Restate word for word the lines of the data below, from the first through the one that has "# All lengths".

GIVEN INFORMATION:
** START **

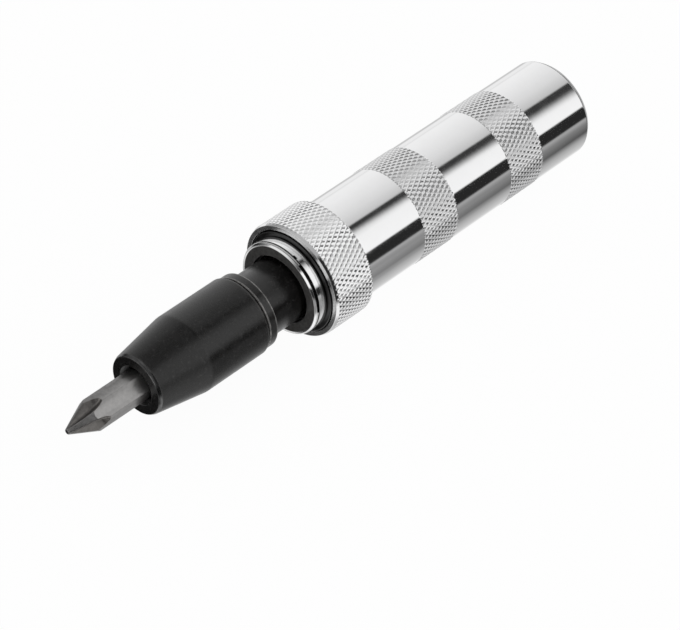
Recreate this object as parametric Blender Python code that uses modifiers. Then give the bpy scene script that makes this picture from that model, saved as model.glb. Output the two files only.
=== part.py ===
import bpy
import bmesh
import math
from mathutils import Matrix, Vector

for leftover in list(bpy.data.objects):
    bpy.data.objects.remove(leftover, do_unlink=True)

# The tool lies along X. X = 0 is the striking face, +X points to the bit and +Z is up.
# All lengths are in metres and all angles in radians.

CLEAR = 0.0003            # gap left wherever two pieces would touch
OVERRUN = 0.0010          # how far a cutter runs past what it cuts
WELD = 0.00001            # distance under which points are joined
STEPS_LARGE = 48
STEPS_SMALL = 24

# Standard sizes. All diameters of the driver follow from the square drive outward,
# and those of the bit and of the holder's front end from the bit's hexagon.
DRIVE_FLATS = 0.0127
HEX_FLATS = 0.0080

# Handle: a chromed steel barrel, closed at the striking end
NECK_STEP = 0.0011
GRIP_LENGTH = 0.09269
STRIKE_CHAMFER = 0.0010
GRIP_END_CHAMFER = 0.0003
FLOOR_THICK = 0.0200
KNURL_RAISE = 0.00012
KNURL_SLOPE = 0.0002
REAR_BAND_START = 0.0210
REAR_BAND_WIDTH = 0.0133
BAND_SPACING = 0.0223
FRONT_BAND_WIDTH = 0.0134

# Neck of the handle, under the collar
NECK_LENGTH = 0.01361
NECK_WALL = 0.0022
O_RING_SETBACK = 0.00171
O_RING_WIRE_R = 0.00048

# Selector collar and the ring that holds it on the neck
COLLAR_WALL = 0.0030
COLLAR_LIP = 0.00084
COLLAR_CHAMFER_LENGTH = 0.00089
COLLAR_CHAMFER_DROP = 0.0004
COLLAR_REAR_CHAMFER = 0.0003
STOP_STEP = 0.0013
STOP_THICK = 0.0010
STOP_EDGE = 0.0003

# Keys that join the collar to the sleeve
KEY_R = 0.0017
KEY_SETBACK = 0.00581
KEY_SINK = 0.0011
KEY_EDGE = 0.0002

# Nose bush: guides the spindle and closes the barrel
NOSE_LENGTH = 0.00415
NOSE_CHAMFER_LENGTH = 0.00055
NOSE_CHAMFER_DROP = 0.0005
NOSE_LAND_WIDTH = 0.00034
NOSE_LAND_DEPTH = 0.00025
NOSE_MOUTH_GAP = 0.0007
NOSE_PLUG_LENGTH = 0.0056
WIRE_GROOVE_WIDTH = 0.00105
WIRE_GROOVE_DEPTH = 0.00075
WIRE_R = 0.00025
WIRE_RISE = 0.00005
WIRE_GAP_ANGLE = math.radians(29.0)
WIRE_GAP_REACH = math.radians(31.0)
SEAL_SETBACK = 0.0005
SEAL_GROOVE_WIDTH = 0.0018
SEAL_GROOVE_DEPTH = 0.0011

# Spindle
SHAFT_SHOULDER = 0.00105
SHAFT_SHOWN = 0.01151
SPINDLE_TAIL = 0.0189
TAIL_CHAMFER = 0.0007
TAIL_NECK_LENGTH = 0.0023
NUB_R = 0.0037
NUB_LENGTH = 0.0013
FLANGE_THICK = 0.00294
FLANGE_STEP = 0.0017
FLANGE_EDGE = 0.0003
FLANGE_GROOVE_GAP = 0.00045
FLANGE_GROOVE_WIDTH = 0.0009
FLANGE_GROOVE_DEPTH = 0.0006
DRIVE_CORNER_CUT = 0.00053
DRIVE_LENGTH = 0.0150
DRIVE_NOSE_LENGTH = 0.0034
DRIVE_NOSE_DROP = 0.00015
DRIVE_ROLL = math.radians(56.0)

# Detent ball in the middle of one flat of the square
BALL_R = 0.00275
BALL_SETBACK = 0.0077
BALL_SINK = 0.0016
BALL_HOLE_WALL = 0.00185
BALL_RING_WIDTH = 0.0009
BALL_RING_BORE_R = 0.0026
BALL_RING_THICK = 0.00035
BALL_SPRING_WIRE_R = 0.0003
BALL_SPRING_R = 0.0015
BALL_SPRING_TURNS = 4

# Cam: a cross pin in the spindle runs in two V-shaped slots of the sleeve
STROKE = 0.0080
CAM_TURN = math.radians(32.0)
SELECT_TURN = math.radians(6.0)
PIN_R = 0.0020
PIN_SETBACK = 0.0300
PIN_EDGE = 0.0002
SLEEVE_WALL = 0.0016
SLEEVE_TAIL_GAP = 0.0029
CAM_STEPS = 10
KEY_SLOT_STEPS = 3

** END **

ANSWER FOR THE TASK:
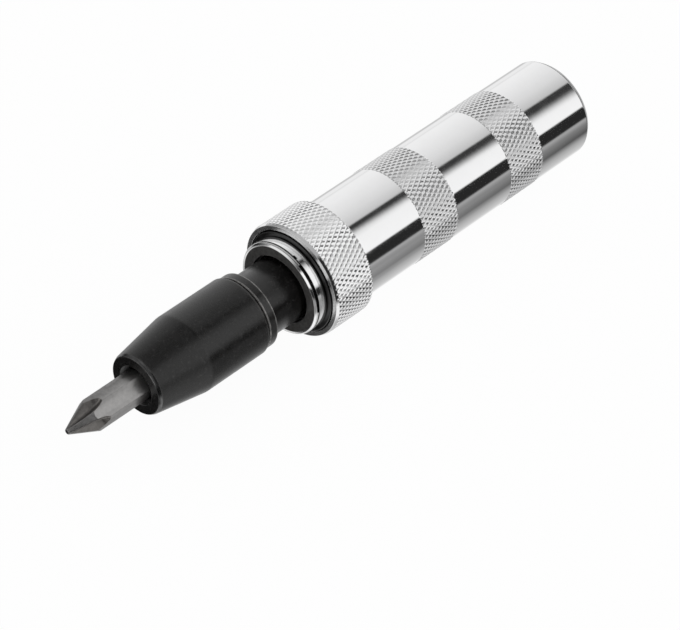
Recreate this object as parametric Blender Python code that uses modifiers. Then give the bpy scene script that makes this picture from that model, saved as model.glb. Output the two files only.
=== part.py ===
import bpy
import bmesh
import math
from mathutils import Matrix, Vector

for leftover in list(bpy.data.objects):
    bpy.data.objects.remove(leftover, do_unlink=True)

# The tool lies along X. X = 0 is the striking face, +X points to the bit and +Z is up.
# All lengths are in metres and all angles in radians.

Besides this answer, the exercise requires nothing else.